В глубине души Клавдия Васильевна, женщина смелая и решительная, специализировавшаяся по хирургии раковых опухолей, удивлялась и даже ужасалась тому, с каким безрассудством другие женщины влюбляются и сходятся с мужчинами, но она никому не говорила об этом и даже, наоборот, старалась показать, что для нее все эти вещи понятны, как поступки детей для педагога.
– Рассказывай, рассказывай, Катюша, – сказала она, – что за человек, как и что?

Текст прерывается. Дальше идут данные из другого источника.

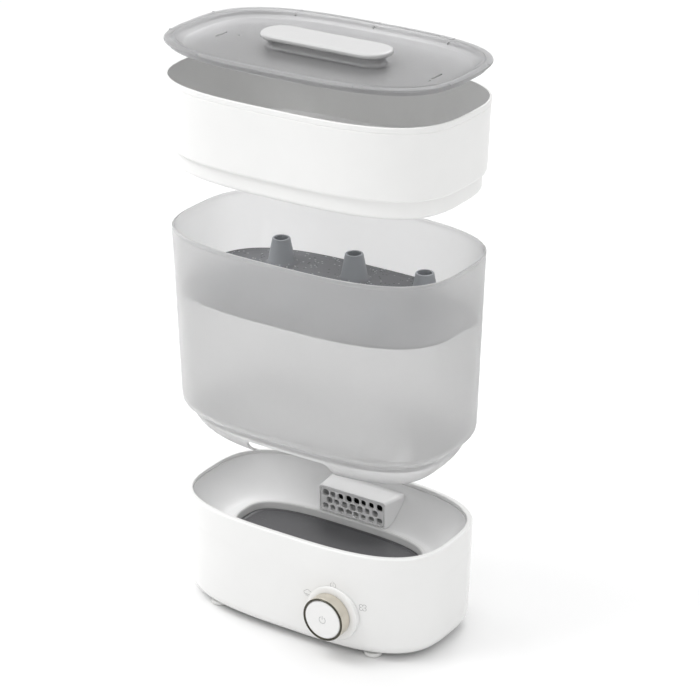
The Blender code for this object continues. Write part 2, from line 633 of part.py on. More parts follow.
# ---- assembly ---------------------------------------------------------------------------
def main():
    clear_scene()
    paint = {
        "white gloss": material("white gloss", (0.82, 0.82, 0.82), 0.18),
        "white satin": material("white satin", (0.84, 0.84, 0.83), 0.35),
        "white matt": material("white matt", (0.80, 0.80, 0.80), 0.55),
        "tub grey": material("tub grey", (0.76, 0.76, 0.76), 0.40),
        "heater coating": material("heater coating", (0.09, 0.09, 0.10), 0.38),
        "silicone": material("silicone", (0.70, 0.70, 0.69), 0.60),
        "frosted": material("frosted", (0.86, 0.86, 0.86), 0.42, alpha=0.55),
        "lid grey": material("lid grey", (0.58, 0.58, 0.58), 0.34, alpha=0.8),
        "tray grey": material("tray grey", (0.20, 0.20, 0.21), 0.55),
        "champagne metal": material("champagne metal", (0.58, 0.54, 0.46), 0.34, 0.9),
        "dark trim": material("dark trim", (0.07, 0.07, 0.06), 0.35, 0.4),
        "steel": material("steel", (0.55, 0.55, 0.56), 0.30, 1.0),
        "black": material("black", (0.03, 0.03, 0.03), 0.50),
        "fan grey": material("fan grey", (0.25, 0.25, 0.26), 0.50),
        "filter foam": material("filter foam", (0.16, 0.17, 0.18), 0.95),
        "board green": material("board green", (0.03, 0.20, 0.08), 0.45),
    }
    base = empty("base", (0, FRAME_Y, 0))
    build_housing(base, paint)
    build_tub(base, paint)
    build_bottom(base, paint)
    build_heater(base, paint)
    spin = empty("fan_axis", (BLOWER_X, 56 * MM, BLOWER_Z), base)
    build_dryer(base, paint, spin)
    build_electronics(base, paint)
    knob = empty("knob_axis", (KNOB_X, KNOB_BACK_Y, KNOB_Z), base)
    build_knob(base, knob, paint)

    lower = empty("lower_basket_slide", (0, 0, BASE_RIM_Z + LOWER_LIFT), base)
    build_lower_basket(lower, paint)
    tray = empty("tray_slide", (0, 0, TRAY_SHELF), lower)
    build_tray(tray, paint)
    upper = empty("upper_basket_slide", (0, 0, LOWER_RIM + UPPER_LIFT), lower)
    build_upper_basket(upper, paint)
    lid = empty("lid_slide", (0, 0, UPPER_RIM + LID_LIFT), upper)
    build_lid(lid, paint)


main()
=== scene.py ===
# %% [markdown]
# # A bottle steriliser, lifted apart tier by tier
# This lesson builds the finished look of an electric steam steriliser: a white base with
# a heated tub, a frosted basket, a tray of drying cones, a small upper basket and a lid.
# A frame of plain CAD solids already says where every piece sits and how it moves. The
# lesson reads that frame, makes a finer mesh for what shows, and lets it ride the same bodies.

# %% Load the frame and keep its box
import math
import bpy
import bmesh
from mathutils import Matrix, Vector


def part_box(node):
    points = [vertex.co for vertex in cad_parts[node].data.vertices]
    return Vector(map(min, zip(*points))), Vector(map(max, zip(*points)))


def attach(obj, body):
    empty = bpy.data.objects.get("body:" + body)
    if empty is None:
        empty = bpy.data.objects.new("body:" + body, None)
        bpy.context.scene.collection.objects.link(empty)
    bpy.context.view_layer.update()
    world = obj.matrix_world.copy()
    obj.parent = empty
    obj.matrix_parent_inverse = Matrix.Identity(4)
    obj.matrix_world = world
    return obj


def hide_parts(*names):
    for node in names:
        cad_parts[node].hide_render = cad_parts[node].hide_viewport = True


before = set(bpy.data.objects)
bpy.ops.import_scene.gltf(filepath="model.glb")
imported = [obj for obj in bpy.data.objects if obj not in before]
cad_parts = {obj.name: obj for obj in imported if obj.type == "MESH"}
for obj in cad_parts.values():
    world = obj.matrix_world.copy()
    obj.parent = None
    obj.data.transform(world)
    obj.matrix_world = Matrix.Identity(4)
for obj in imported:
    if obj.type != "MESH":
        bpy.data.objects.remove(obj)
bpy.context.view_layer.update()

# %% [markdown]
# ## The shared sizes
# Every tier has the same rounded plan, so the lid's box gives the length, the depth and the
# middle for all of them. Each tier's seat height also comes from its own CAD box. Sections
# below are drawn in millimetres above that seat, which keeps the numbers easy to read.

# %% Read the sizes of the tiers
MM = 0.001
lid_low, lid_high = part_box("lid_panel")
HALF_LENGTH = (lid_high.x - lid_low.x) / 2
SLENDERNESS = HALF_LENGTH - (lid_high.y - lid_low.y) / 2
MIDDLE_Y = (lid_high.y + lid_low.y) / 2
BASE_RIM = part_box("outer_housing")[1].z / MM
BASE_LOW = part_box("outer_housing")[0].z / MM
LOWER_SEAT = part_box("large_basket")[0].z / MM
LOWER_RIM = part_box("large_basket")[1].z / MM - LOWER_SEAT
TRAY_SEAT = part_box("bottle_tray")[0].z / MM
UPPER_DROP = 17.5
UPPER_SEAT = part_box("small_basket")[0].z / MM + UPPER_DROP
UPPER_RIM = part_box("small_basket")[1].z / MM - UPPER_SEAT
LID_DROP = 7.2
LID_SEAT = lid_low.z / MM + LID_DROP
print("seats (mm):", round(LOWER_SEAT, 1), round(TRAY_SEAT, 1), round(UPPER_SEAT, 1), round(LID_SEAT, 1))

# %% [markdown]
# ## The rounded plan
# The plan is a superellipse: fuller than an oval and softer than a rectangle. One list of
# unit points is worked out once, and every ring of every tier stretches it to its own
# half length. The depth follows, because the wall keeps the same distance all round.

# %% Draw the plan
SQUARENESS = 3.07
AROUND = 192


def signed_power(value):
    """The superellipse's power of a cosine or sine, with its sign kept."""
    return math.copysign(abs(value) ** (2 / SQUARENESS), value)


turns = [math.tau * step / AROUND for step in range(AROUND)]
unit_plan = [(signed_power(math.cos(turn)), signed_power(math.sin(turn))) for turn in turns]


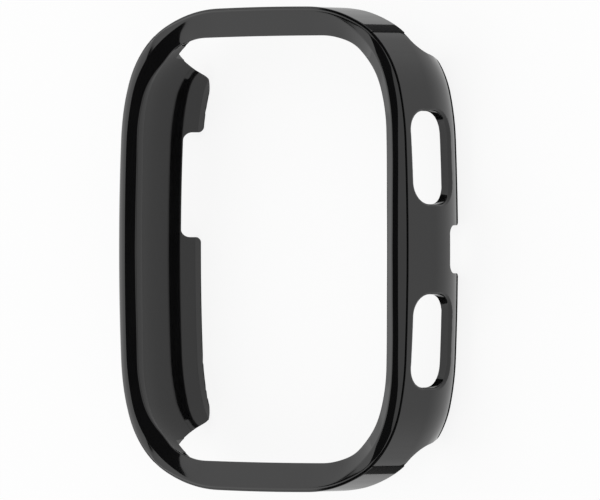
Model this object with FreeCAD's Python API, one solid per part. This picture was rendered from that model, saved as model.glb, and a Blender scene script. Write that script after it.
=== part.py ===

– Что же рассказывать? – сказала Екатерина Георгиевна. – Ну как тебе рассказать? Все произошло совершенно внезапно. Ты ведь знаешь мои планы: собиралась учиться, задумала огромную программу, я ведь решила Электротехнический кончить заочно: это огромная работа, ругаю себя «дурой», «гусыней» и все мучаюсь – зачем я это сделала, так было все ясно и спокойно.
Клавдия Васильевна рассмеялась, она знала, что все разговоры о любви начинаются именно так.
– Ну и что же, Катюша? Если он настоящий человек, он не помешает тебе и, может быть, поможет даже…
– Да, я это тоже думаю, – оживленно сказала Екатерина Георгиевна. – Он человек замечательный, ты ведь знаешь моего первого мужа, ну вот: полная противоположность. Нет, ты даже не поверишь, как это со мной случилось! Ну, он сильный человек, понимаешь, вот просто настоящий человек, я как-то сразу поняла: вот во всем настоящий человек, я даже не знаю, как это тебе объяснить, – вот ему можно верить, как я маме в детстве верила, – понимаешь? Он член партии, был на войне, теперь он главный инженер на заводе, из хорошей рабочей семьи, между прочим и сам был рабочим, и представь себе: некрасивый, небольшого роста, то есть объективно некрасивый, а для меня – ну, вообще глупости… Ну, вот понимаешь: я вот тоже думала – человек он чистый, честный, серьезный, наконец, мне его помощи не нужно, но если случится что-нибудь, какая-нибудь заминка, он мне по-товарищески всегда может прийти на помощь.